Definition
The imaginary straight line running through the Earth from the geographic North Pole to the geographic South Pole, around which the Earth rotates. True north and true south are defined by the points where this axis meets the Earth's surface.
Plain English
The line the Earth spins around. The two ends of that line are the true North Pole and the true South Pole — not the magnetic ones.
Context Anchor
Seen in magnetic compass error discussions, especially when explaining variation: the angle between true north and magnetic north.
Derivation
Geographic' comes from the Greek geo (earth) and graphein (to describe or map). 'Axis' is Latin for a fixed line about which something turns.
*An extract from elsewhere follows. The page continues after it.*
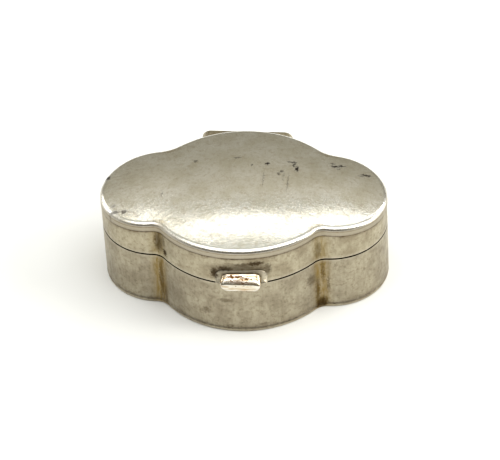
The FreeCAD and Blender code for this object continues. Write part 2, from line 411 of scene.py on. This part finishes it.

So a geographic axis is the line about which the Earth itself turns — the reference used by maps and charts.
Why Pilots Care
True headings and courses are measured from the geographic axis; pilots must apply variation to convert between true and magnetic directions for accurate navigation.
Analogy
Think of a classroom globe with a rod through it. The rod represents the geographic axis: the line the globe turns around.
Intuition Check
Do not think of geographic axis as a line drawn on a chart. It is Earth’s spin line through the poles, used as the basis for true north.
Example Sentence 1
True north is defined by the geographic axis, while the compass points toward the magnetic north pole, which is offset from it.
Example Sentence 2
Before applying compass corrections, the pilot first determines the desired track along the geographic axis.